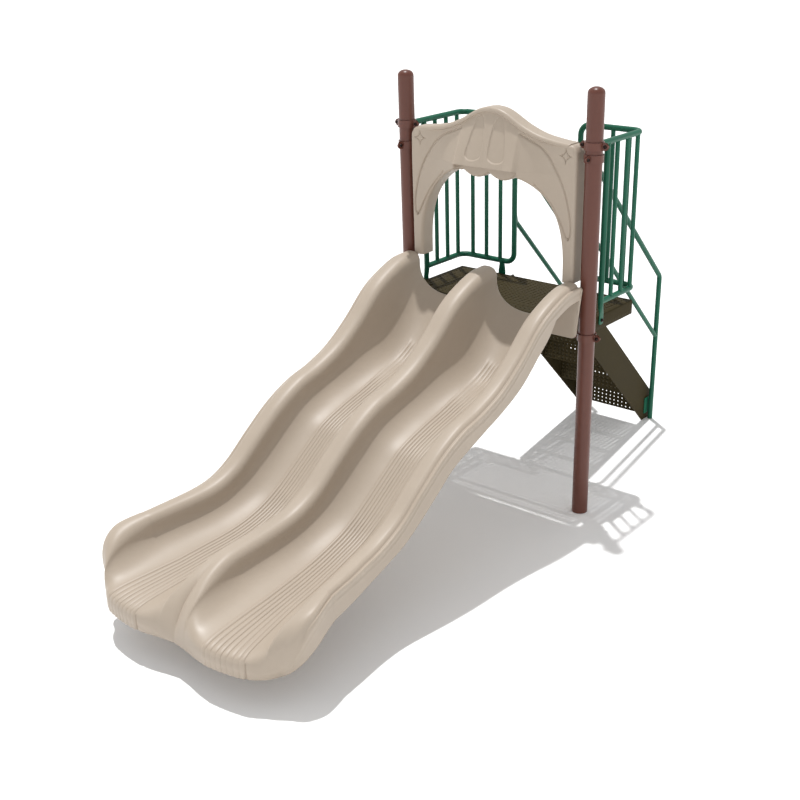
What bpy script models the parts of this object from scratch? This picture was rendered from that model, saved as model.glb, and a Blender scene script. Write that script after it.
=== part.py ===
"""Wave slide: a double-chute playground slide with its deck, posts, guards and stairs.

Metres, +Z up. The chutes run down towards -Y, the stairs climb from +Y, and the two
posts stand on either side. All pieces hang on one empty that moves the bounding box's
bottom centre to the world origin.
"""
import math

import bmesh
import bpy
from mathutils import Vector

# ---------------------------------------------------------------- driving dimensions
GAP = 0.0003                 # clearance between touching pieces

POST_X = 0.609               # posts stand 48 in apart, centre to centre
POST_R = 0.0445              # 3.5 in tube
POST_WALL = 0.0035
POST_TOP = 2.3065            # rim of the tube, under the cap
CAP_TOP = 2.338
CLAMP_R = 0.0535
CLAMP_EAR = 0.087            # reach of a clamp's ear from the post's axis
CLAMP_HALF = 0.020           # half height of a clamp
CLAMP_SWING = 30             # how far the guard clamps' outer ears turn to the front, degrees
CLAMP_Z = {"guard": 2.061, "panel_right": 1.994, "panel_left": 1.943, "deck": 1.0545}

DECK_Z = 1.133               # standing surface
DECK_HALF = 0.6055
DECK_FRONT = -0.036          # sunlight falls through the slot between deck and slide
DECK_BACK = 0.490
DECK_DEPTH = 0.079
SHEET = 0.004                # steel sheet of the deck and steps
NOTCH_HALF = 0.110           # deck corner cut away round each post, in x
NOTCH_BACK = 0.060

GUARD_X = 0.603
GUARD_Y = 0.495
GUARD_TOP = 2.0535
GUARD_LOW = 1.211
GUARD_END = 0.219
GUARD_FRONT = 0.140          # front leg of a guard
RAIL_R = 0.016
PICKET_R = 0.0125
SIDE_PICKETS = (0.240, 0.342, 0.445)
BACK_PICKETS = (0.525, 0.423, 0.321)
FOOT_X = 0.306

HAND_X = 0.264               # plane of each handrail
POLE_Y = 1.429
HAND_TOP = 1.915             # height of the upper handrail at y = STAIR_Y
HAND_LOW = 1.510             # height of the lower one there
STAIR_Y = 0.500

STRINGER_X = 0.238           # outer face
STRINGER_T = 0.005
STRINGER_DEEP = 0.282        # measured straight down
STAIR_FOOT_Y = 1.461
STEP_TOPS = (0.293, 0.503, 0.713, 0.923)
STEP_FIRST_Y = 1.286
STEP_RUN = 0.210

PANEL_FRONT = -0.052
PANEL_T = 0.100
PANEL_HALF = 0.540
PANEL_FOOT = 1.345
PANEL_BULGE = 0.072
PANEL_CORNER = 0.478         # where the panel's top meets its rounded corners
PANEL_STEPS = 20             # points along that top
ARCH_HALF = 0.470
ARCH_SPRING = 1.400
ARCH_RISE = 0.486
ARCH_POWER = 2.5
VALANCE_HALF = 0.208         # the scalloped strip over the opening
VALANCE_Z = 1.863
SCALLOP = 0.170

SLIDE_Y = -0.060             # entrance of the slide
NOSE_Y = -2.100              # where the exit's rounded nose begins
LIP_Z = 0.170                # lower edge of the exit
NOSE_FALL = 0.030            # how far the nose's lines sink before they turn down
SLIDE_WALL = 0.008
RIDGE_HALF = 0.064           # half width of a ridge between or beside the chutes
RIDGE_HIGH = 0.064
RIDGE_POWER = 2.6            # superellipse of the ridges' tops
CHUTE_POWER = 2.3            # and of the chutes
FLANGE_HALF = 0.585
FLANGE_LOW = 1.052

# (y, z) knots of the wave, from the entrance to the exit
CREST = ((-0.06, 1.362), (-0.18, 1.351), (-0.33, 1.298), (-0.44, 1.237), (-0.60, 1.104),
         (-0.76, 0.998), (-0.92, 0.933), (-1.08, 0.890), (-1.24, 0.814), (-1.40, 0.706),
         (-1.56, 0.590), (-1.70, 0.530), (-1.86, 0.506), (-2.10, 0.490))
CHUTE = ((-0.06, 1.148), (-0.12, 1.108), (-0.25, 0.990), (-0.37, 0.902), (-0.46, 0.858),
         (-0.60, 0.820), (-0.76, 0.773), (-0.93, 0.730), (-1.09, 0.676), (-1.20, 0.608),
         (-1.40, 0.475), (-1.52, 0.407), (-1.64, 0.364), (-1.80, 0.330), (-2.10, 0.300))
SKIRT = ((-0.06, 1.277), (-0.20, 1.275), (-0.27, 1.258), (-0.36, 1.150), (-0.45, 1.076),
         (-0.60, 0.957), (-0.76, 0.878), (-0.92, 0.818), (-1.08, 0.757), (-1.18, 0.712),
         (-1.28, 0.642), (-1.42, 0.545), (-1.56, 0.462), (-1.72, 0.410), (-1.90, 0.375),
         (-2.10, 0.345))
RAIL_X = ((-0.06, 0.546), (-1.62, 0.546), (-1.80, 0.563), (-1.95, 0.590), (-2.10, 0.613))
RAIL_OUT = ((-0.06, 0.062), (-1.62, 0.062), (-2.10, 0.044))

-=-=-

WRITTEN EXERCISE:
Write the entire listing out again, word for word.

WRITTEN ANSWER:
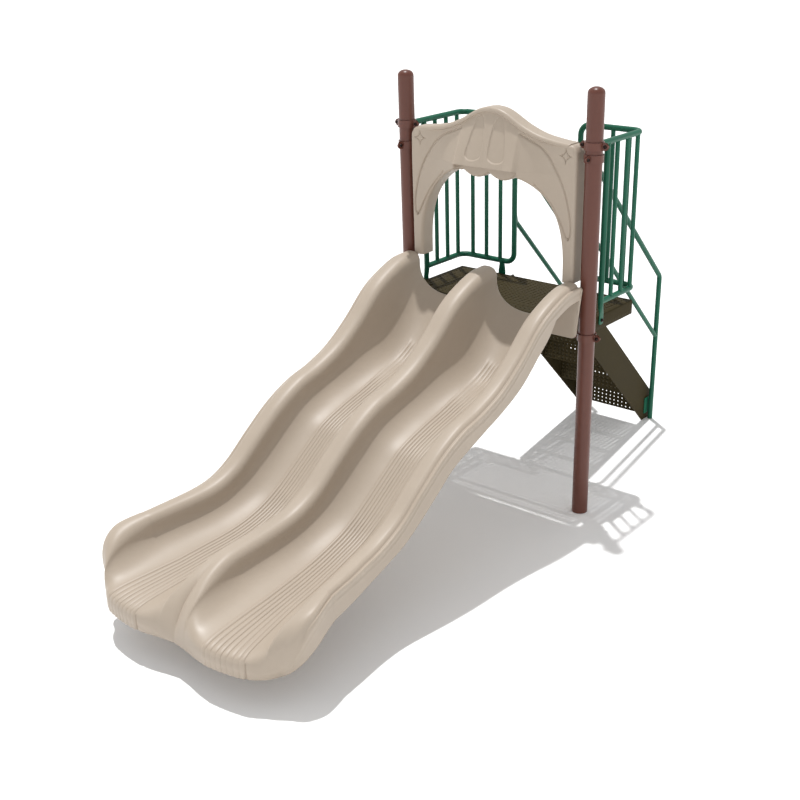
What bpy script models the parts of this object from scratch? This picture was rendered from that model, saved as model.glb, and a Blender scene script. Write that script after it.
=== part.py ===
"""Wave slide: a double-chute playground slide with its deck, posts, guards and stairs.

Metres, +Z up. The chutes run down towards -Y, the stairs climb from +Y, and the two
posts stand on either side. All pieces hang on one empty that moves the bounding box's
bottom centre to the world origin.
"""
import math

import bmesh
import bpy
from mathutils import Vector

# ---------------------------------------------------------------- driving dimensions
GAP = 0.0003                 # clearance between touching pieces

POST_X = 0.609               # posts stand 48 in apart, centre to centre
POST_R = 0.0445              # 3.5 in tube
POST_WALL = 0.0035
POST_TOP = 2.3065            # rim of the tube, under the cap
CAP_TOP = 2.338
CLAMP_R = 0.0535
CLAMP_EAR = 0.087            # reach of a clamp's ear from the post's axis
CLAMP_HALF = 0.020           # half height of a clamp
CLAMP_SWING = 30             # how far the guard clamps' outer ears turn to the front, degrees
CLAMP_Z = {"guard": 2.061, "panel_right": 1.994, "panel_left": 1.943, "deck": 1.0545}

DECK_Z = 1.133               # standing surface
DECK_HALF = 0.6055
DECK_FRONT = -0.036          # sunlight falls through the slot between deck and slide
DECK_BACK = 0.490
DECK_DEPTH = 0.079
SHEET = 0.004                # steel sheet of the deck and steps
NOTCH_HALF = 0.110           # deck corner cut away round each post, in x
NOTCH_BACK = 0.060

GUARD_X = 0.603
GUARD_Y = 0.495
GUARD_TOP = 2.0535
GUARD_LOW = 1.211
GUARD_END = 0.219
GUARD_FRONT = 0.140          # front leg of a guard
RAIL_R = 0.016
PICKET_R = 0.0125
SIDE_PICKETS = (0.240, 0.342, 0.445)
BACK_PICKETS = (0.525, 0.423, 0.321)
FOOT_X = 0.306

HAND_X = 0.264               # plane of each handrail
POLE_Y = 1.429
HAND_TOP = 1.915             # height of the upper handrail at y = STAIR_Y
HAND_LOW = 1.510             # height of the lower one there
STAIR_Y = 0.500

STRINGER_X = 0.238           # outer face
STRINGER_T = 0.005
STRINGER_DEEP = 0.282        # measured straight down
STAIR_FOOT_Y = 1.461
STEP_TOPS = (0.293, 0.503, 0.713, 0.923)
STEP_FIRST_Y = 1.286
STEP_RUN = 0.210

PANEL_FRONT = -0.052
PANEL_T = 0.100
PANEL_HALF = 0.540
PANEL_FOOT = 1.345
PANEL_BULGE = 0.072
PANEL_CORNER = 0.478         # where the panel's top meets its rounded corners
PANEL_STEPS = 20             # points along that top
ARCH_HALF = 0.470
ARCH_SPRING = 1.400
ARCH_RISE = 0.486
ARCH_POWER = 2.5
VALANCE_HALF = 0.208         # the scalloped strip over the opening
VALANCE_Z = 1.863
SCALLOP = 0.170

SLIDE_Y = -0.060             # entrance of the slide
NOSE_Y = -2.100              # where the exit's rounded nose begins
LIP_Z = 0.170                # lower edge of the exit
NOSE_FALL = 0.030            # how far the nose's lines sink before they turn down
SLIDE_WALL = 0.008
RIDGE_HALF = 0.064           # half width of a ridge between or beside the chutes
RIDGE_HIGH = 0.064
RIDGE_POWER = 2.6            # superellipse of the ridges' tops
CHUTE_POWER = 2.3            # and of the chutes
FLANGE_HALF = 0.585
FLANGE_LOW = 1.052

# (y, z) knots of the wave, from the entrance to the exit
CREST = ((-0.06, 1.362), (-0.18, 1.351), (-0.33, 1.298), (-0.44, 1.237), (-0.60, 1.104),
         (-0.76, 0.998), (-0.92, 0.933), (-1.08, 0.890), (-1.24, 0.814), (-1.40, 0.706),
         (-1.56, 0.590), (-1.70, 0.530), (-1.86, 0.506), (-2.10, 0.490))
CHUTE = ((-0.06, 1.148), (-0.12, 1.108), (-0.25, 0.990), (-0.37, 0.902), (-0.46, 0.858),
         (-0.60, 0.820), (-0.76, 0.773), (-0.93, 0.730), (-1.09, 0.676), (-1.20, 0.608),
         (-1.40, 0.475), (-1.52, 0.407), (-1.64, 0.364), (-1.80, 0.330), (-2.10, 0.300))
SKIRT = ((-0.06, 1.277), (-0.20, 1.275), (-0.27, 1.258), (-0.36, 1.150), (-0.45, 1.076),
         (-0.60, 0.957), (-0.76, 0.878), (-0.92, 0.818), (-1.08, 0.757), (-1.18, 0.712),
         (-1.28, 0.642), (-1.42, 0.545), (-1.56, 0.462), (-1.72, 0.410), (-1.90, 0.375),
         (-2.10, 0.345))
RAIL_X = ((-0.06, 0.546), (-1.62, 0.546), (-1.80, 0.563), (-1.95, 0.590), (-2.10, 0.613))
RAIL_OUT = ((-0.06, 0.062), (-1.62, 0.062), (-2.10, 0.044))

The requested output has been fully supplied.